_PROBLEM REQUIREMENTS_
Repeat exactly and only the lines from the line containing "number] = released(contact)" through the line containing "Vector(map(max, high, point))", both included.

┌─ DATA SUPPLIED

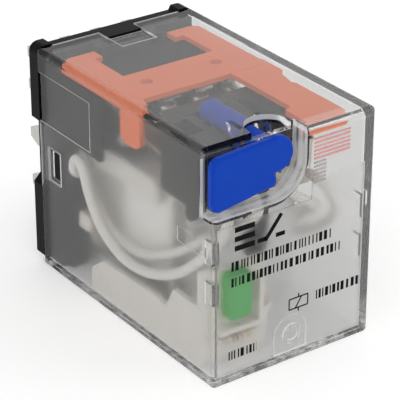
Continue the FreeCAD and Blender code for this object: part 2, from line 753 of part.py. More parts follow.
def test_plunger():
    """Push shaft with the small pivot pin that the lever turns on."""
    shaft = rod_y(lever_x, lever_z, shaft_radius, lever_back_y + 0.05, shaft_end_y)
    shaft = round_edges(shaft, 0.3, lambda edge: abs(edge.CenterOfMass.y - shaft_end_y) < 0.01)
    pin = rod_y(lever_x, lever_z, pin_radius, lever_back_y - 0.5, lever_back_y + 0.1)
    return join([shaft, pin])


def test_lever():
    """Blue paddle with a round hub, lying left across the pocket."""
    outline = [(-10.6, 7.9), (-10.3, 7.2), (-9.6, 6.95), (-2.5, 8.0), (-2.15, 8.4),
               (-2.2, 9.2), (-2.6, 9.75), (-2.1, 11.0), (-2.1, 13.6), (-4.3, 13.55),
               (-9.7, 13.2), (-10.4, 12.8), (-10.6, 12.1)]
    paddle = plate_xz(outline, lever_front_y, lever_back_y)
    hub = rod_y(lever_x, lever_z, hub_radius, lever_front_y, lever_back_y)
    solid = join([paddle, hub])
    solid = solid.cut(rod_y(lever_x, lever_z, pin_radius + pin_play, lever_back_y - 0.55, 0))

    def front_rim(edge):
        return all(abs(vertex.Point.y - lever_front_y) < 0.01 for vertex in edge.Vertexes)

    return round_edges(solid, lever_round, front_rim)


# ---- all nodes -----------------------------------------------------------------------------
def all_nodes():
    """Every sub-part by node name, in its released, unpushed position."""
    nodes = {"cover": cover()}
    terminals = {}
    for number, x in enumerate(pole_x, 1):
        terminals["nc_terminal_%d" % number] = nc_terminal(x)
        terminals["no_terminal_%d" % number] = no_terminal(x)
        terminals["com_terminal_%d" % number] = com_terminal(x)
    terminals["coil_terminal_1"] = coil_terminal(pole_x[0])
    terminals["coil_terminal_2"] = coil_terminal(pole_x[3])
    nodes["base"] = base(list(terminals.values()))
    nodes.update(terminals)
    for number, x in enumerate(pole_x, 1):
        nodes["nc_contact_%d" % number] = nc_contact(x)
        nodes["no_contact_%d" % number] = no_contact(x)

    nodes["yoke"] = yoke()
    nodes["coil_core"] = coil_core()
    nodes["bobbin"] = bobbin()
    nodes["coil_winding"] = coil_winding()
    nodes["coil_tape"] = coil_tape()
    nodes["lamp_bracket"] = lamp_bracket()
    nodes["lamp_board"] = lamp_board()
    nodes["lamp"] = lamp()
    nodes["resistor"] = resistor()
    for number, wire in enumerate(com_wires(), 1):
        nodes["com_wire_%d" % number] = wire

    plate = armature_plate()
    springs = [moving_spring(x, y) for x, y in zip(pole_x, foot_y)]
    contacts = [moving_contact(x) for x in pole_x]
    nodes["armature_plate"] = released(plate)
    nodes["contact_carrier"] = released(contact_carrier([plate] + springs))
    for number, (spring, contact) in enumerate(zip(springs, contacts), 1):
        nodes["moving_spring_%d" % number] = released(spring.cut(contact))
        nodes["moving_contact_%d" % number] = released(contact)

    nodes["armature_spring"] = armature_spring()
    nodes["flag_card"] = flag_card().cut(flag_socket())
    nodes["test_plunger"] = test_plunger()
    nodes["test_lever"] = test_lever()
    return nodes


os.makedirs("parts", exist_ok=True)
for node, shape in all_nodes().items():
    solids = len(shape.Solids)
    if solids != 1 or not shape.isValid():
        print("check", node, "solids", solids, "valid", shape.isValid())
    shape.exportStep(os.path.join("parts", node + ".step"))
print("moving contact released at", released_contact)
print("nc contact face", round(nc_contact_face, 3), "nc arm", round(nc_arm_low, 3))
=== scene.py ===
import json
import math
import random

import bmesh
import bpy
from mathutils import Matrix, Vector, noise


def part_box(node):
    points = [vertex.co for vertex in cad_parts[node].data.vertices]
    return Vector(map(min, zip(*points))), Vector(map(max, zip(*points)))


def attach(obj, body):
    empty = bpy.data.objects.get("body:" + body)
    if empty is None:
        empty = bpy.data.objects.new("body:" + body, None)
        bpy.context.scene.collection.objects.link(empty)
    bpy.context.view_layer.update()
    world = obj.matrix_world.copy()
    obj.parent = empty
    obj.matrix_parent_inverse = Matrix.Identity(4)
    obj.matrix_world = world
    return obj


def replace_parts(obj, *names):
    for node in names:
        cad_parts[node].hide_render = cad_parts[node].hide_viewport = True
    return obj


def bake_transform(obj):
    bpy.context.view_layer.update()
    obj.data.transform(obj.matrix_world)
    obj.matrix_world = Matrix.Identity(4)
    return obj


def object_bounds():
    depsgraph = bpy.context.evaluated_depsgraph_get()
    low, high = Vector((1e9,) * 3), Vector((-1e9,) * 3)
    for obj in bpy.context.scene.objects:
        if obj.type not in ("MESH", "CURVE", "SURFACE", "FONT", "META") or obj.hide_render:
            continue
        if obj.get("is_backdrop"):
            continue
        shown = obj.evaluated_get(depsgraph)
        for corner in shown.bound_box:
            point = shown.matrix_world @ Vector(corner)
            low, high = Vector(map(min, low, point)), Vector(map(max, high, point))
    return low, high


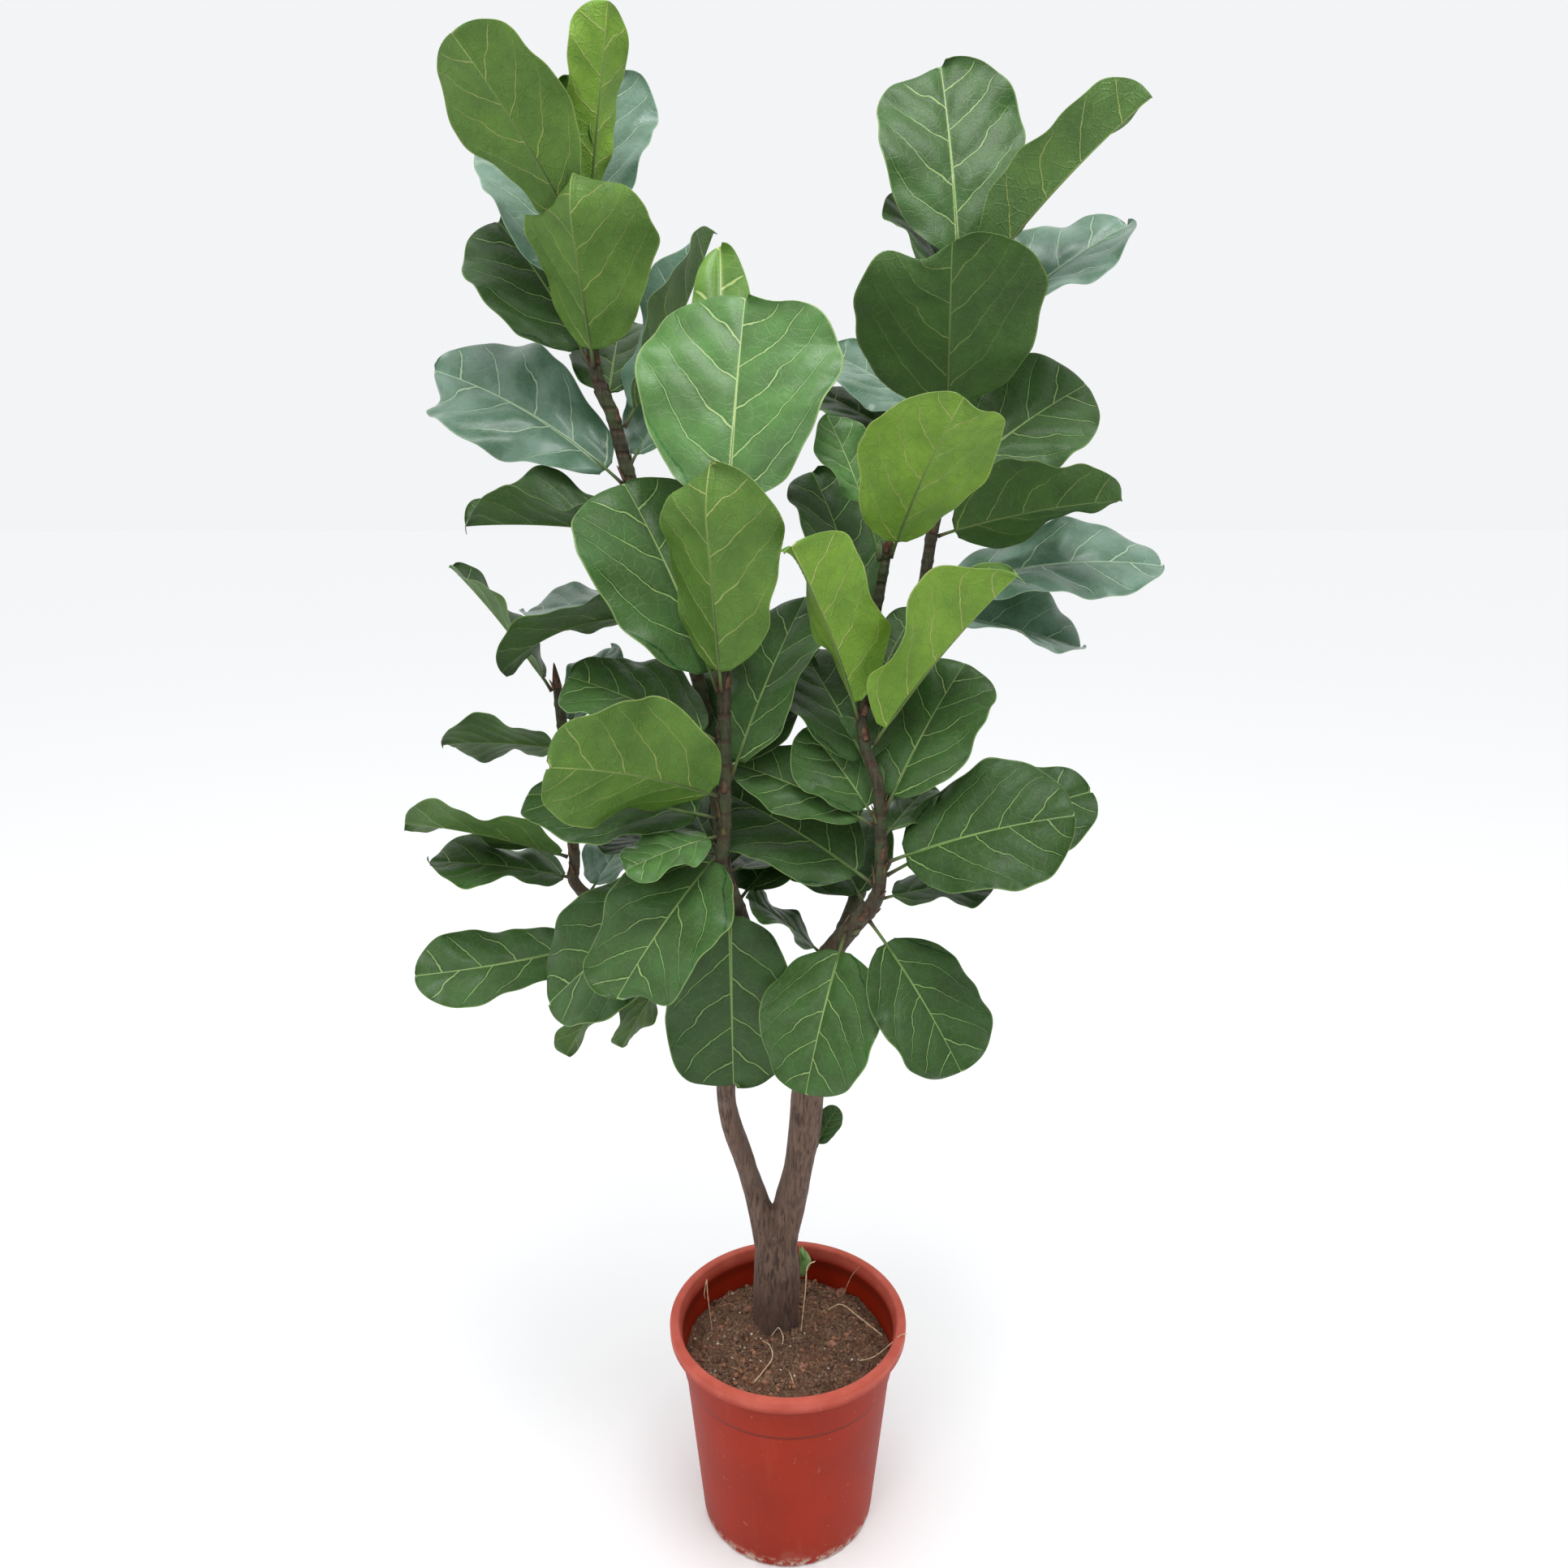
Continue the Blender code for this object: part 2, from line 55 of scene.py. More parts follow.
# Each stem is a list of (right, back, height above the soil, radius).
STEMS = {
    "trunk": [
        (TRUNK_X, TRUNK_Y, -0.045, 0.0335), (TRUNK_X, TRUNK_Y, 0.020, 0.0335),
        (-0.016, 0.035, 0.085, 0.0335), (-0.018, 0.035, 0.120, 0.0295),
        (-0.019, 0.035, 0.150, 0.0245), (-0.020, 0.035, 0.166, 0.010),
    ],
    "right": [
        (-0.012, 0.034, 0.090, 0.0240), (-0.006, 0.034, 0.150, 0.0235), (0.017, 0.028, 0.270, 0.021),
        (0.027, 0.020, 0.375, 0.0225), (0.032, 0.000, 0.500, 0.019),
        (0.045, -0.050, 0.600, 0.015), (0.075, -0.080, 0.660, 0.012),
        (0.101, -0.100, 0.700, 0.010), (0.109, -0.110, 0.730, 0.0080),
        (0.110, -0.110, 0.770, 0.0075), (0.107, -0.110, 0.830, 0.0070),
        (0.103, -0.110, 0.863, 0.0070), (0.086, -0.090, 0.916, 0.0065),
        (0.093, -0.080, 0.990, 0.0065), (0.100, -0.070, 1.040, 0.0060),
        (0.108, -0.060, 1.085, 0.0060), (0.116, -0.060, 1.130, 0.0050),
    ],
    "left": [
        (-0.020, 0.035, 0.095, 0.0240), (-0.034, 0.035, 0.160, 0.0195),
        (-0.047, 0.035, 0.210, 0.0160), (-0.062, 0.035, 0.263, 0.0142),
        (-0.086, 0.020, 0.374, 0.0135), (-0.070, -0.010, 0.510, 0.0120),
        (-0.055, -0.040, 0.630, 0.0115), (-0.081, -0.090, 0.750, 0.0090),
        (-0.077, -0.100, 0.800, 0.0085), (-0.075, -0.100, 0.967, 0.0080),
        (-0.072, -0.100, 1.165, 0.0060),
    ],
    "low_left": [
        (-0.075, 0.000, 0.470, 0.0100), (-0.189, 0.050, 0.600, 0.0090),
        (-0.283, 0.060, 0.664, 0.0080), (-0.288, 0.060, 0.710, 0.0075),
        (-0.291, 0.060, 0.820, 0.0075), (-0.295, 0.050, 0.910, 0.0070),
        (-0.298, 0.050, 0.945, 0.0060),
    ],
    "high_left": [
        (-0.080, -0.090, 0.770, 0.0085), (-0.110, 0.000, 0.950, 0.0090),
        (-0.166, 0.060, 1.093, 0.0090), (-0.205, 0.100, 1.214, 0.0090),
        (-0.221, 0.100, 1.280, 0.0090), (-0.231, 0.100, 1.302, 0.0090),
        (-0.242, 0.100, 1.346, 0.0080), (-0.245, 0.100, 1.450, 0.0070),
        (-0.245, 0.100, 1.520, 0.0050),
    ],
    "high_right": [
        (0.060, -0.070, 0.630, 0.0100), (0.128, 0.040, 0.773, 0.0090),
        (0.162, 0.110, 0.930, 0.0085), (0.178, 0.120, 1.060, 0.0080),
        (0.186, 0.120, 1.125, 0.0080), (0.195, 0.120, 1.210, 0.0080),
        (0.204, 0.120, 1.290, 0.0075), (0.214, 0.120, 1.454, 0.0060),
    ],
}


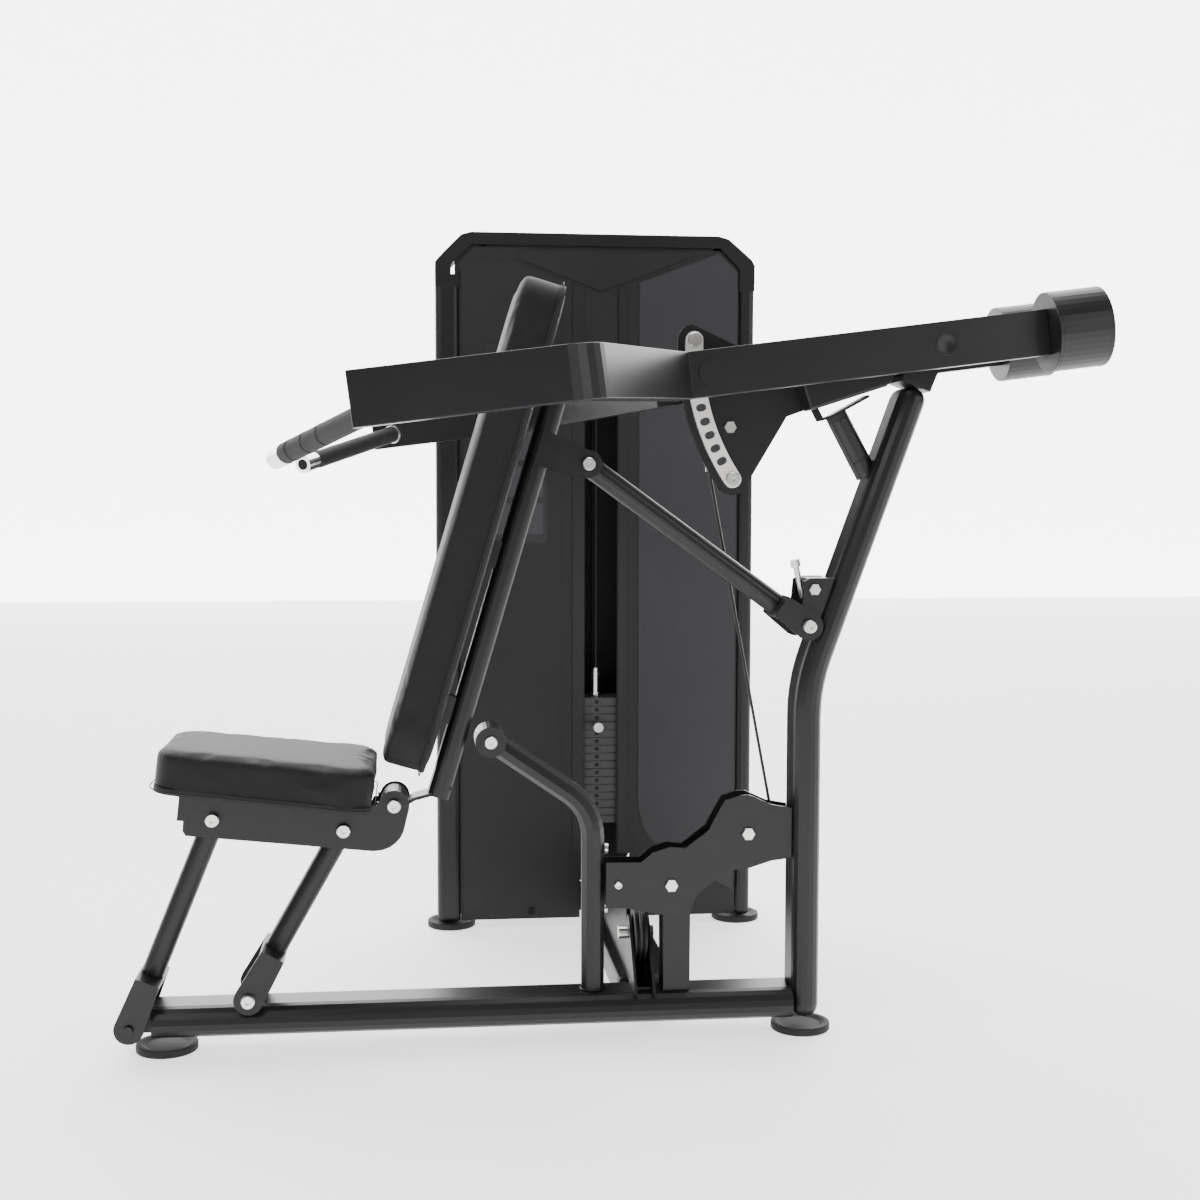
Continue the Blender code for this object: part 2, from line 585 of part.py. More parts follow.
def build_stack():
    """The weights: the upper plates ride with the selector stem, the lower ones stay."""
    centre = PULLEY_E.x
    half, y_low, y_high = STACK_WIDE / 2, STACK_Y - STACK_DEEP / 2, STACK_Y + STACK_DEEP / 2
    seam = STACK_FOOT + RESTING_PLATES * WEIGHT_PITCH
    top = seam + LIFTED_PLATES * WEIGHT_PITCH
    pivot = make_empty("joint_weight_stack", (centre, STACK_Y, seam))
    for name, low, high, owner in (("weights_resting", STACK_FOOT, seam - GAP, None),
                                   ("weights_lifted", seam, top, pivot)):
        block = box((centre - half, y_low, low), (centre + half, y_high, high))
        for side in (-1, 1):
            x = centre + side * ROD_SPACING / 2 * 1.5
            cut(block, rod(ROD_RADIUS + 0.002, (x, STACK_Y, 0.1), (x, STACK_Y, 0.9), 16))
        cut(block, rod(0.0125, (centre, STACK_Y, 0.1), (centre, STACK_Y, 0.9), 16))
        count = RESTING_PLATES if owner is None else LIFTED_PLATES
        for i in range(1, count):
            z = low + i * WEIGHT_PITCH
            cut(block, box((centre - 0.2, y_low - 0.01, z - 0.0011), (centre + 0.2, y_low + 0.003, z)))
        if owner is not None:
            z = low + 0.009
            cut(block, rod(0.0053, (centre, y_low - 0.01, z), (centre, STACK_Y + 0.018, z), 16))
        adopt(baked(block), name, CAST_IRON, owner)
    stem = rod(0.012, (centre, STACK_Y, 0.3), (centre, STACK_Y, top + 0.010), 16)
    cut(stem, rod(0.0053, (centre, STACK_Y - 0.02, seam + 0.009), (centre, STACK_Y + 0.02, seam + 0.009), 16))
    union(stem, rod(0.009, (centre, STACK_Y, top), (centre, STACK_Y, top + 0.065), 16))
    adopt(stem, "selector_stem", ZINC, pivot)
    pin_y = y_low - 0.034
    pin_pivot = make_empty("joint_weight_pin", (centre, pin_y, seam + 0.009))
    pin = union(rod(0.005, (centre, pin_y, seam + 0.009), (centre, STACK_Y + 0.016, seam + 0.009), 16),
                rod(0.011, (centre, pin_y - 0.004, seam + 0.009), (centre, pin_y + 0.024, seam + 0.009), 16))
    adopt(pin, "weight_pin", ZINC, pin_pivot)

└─

_THE RESULT_
        nodes["moving_contact_%d" % number] = released(contact)

    nodes["armature_spring"] = armature_spring()
    nodes["flag_card"] = flag_card().cut(flag_socket())
    nodes["test_plunger"] = test_plunger()
    nodes["test_lever"] = test_lever()
    return nodes


os.makedirs("parts", exist_ok=True)
for node, shape in all_nodes().items():
    solids = len(shape.Solids)
    if solids != 1 or not shape.isValid():
        print("check", node, "solids", solids, "valid", shape.isValid())
    shape.exportStep(os.path.join("parts", node + ".step"))
print("moving contact released at", released_contact)
print("nc contact face", round(nc_contact_face, 3), "nc arm", round(nc_arm_low, 3))
=== scene.py ===
import json
import math
import random

import bmesh
import bpy
from mathutils import Matrix, Vector, noise


def part_box(node):
    points = [vertex.co for vertex in cad_parts[node].data.vertices]
    return Vector(map(min, zip(*points))), Vector(map(max, zip(*points)))


def attach(obj, body):
    empty = bpy.data.objects.get("body:" + body)
    if empty is None:
        empty = bpy.data.objects.new("body:" + body, None)
        bpy.context.scene.collection.objects.link(empty)
    bpy.context.view_layer.update()
    world = obj.matrix_world.copy()
    obj.parent = empty
    obj.matrix_parent_inverse = Matrix.Identity(4)
    obj.matrix_world = world
    return obj


def replace_parts(obj, *names):
    for node in names:
        cad_parts[node].hide_render = cad_parts[node].hide_viewport = True
    return obj


def bake_transform(obj):
    bpy.context.view_layer.update()
    obj.data.transform(obj.matrix_world)
    obj.matrix_world = Matrix.Identity(4)
    return obj


def object_bounds():
    depsgraph = bpy.context.evaluated_depsgraph_get()
    low, high = Vector((1e9,) * 3), Vector((-1e9,) * 3)
    for obj in bpy.context.scene.objects:
        if obj.type not in ("MESH", "CURVE", "SURFACE", "FONT", "META") or obj.hide_render:
            continue
        if obj.get("is_backdrop"):
            continue
        shown = obj.evaluated_get(depsgraph)
        for corner in shown.bound_box:
            point = shown.matrix_world @ Vector(corner)
            low, high = Vector(map(min, low, point)), Vector(map(max, high, point))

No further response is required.